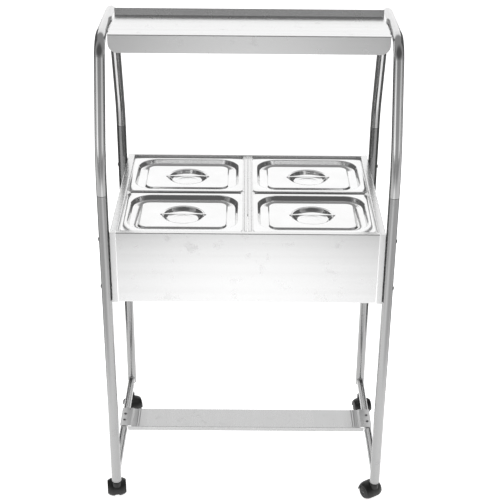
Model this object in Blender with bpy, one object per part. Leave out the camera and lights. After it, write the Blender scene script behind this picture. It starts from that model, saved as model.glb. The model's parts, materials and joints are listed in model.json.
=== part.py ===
"""Food service trolley: a tubular steel frame on four twin-wheel casters, with a sheet steel well.

The well holds four lidded half-size pans. A serving shelf joins the two upper hoops, and a narrow plate
joins the two base rails near the floor.

Metres, +Z up. The origin is on the floor under the middle of the trolley and the front faces -Y.
Left and right are as seen by someone who stands in front of the trolley.
"""

import math

import bmesh
import bpy
from mathutils import Matrix, Vector

# Driving dimensions.
CLEARANCE = 0.0003  # between pieces that touch
SHEET = 0.0012  # sheet steel and tube wall
SIDES = {"left": -1, "right": 1}

FRONT = -0.280  # outer face of the well's front panel
WELL_DEPTH = 0.567
REAR = FRONT + WELL_DEPTH
WELL_HALF_WIDTH = 0.359
WELL_TOP = 0.860
WELL_HEIGHT = 0.202
WELL_BOTTOM = WELL_TOP - WELL_HEIGHT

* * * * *

AIM: From the listing above, copy all lines holding the word "part".

RESPONSE TO THE EXERCISE:
Model this object in Blender with bpy, one object per part. Leave out the camera and lights. After it, write the Blender scene script behind this picture. It starts from that model, saved as model.glb. The model's parts, materials and joints are listed in model.json.
=== part.py ===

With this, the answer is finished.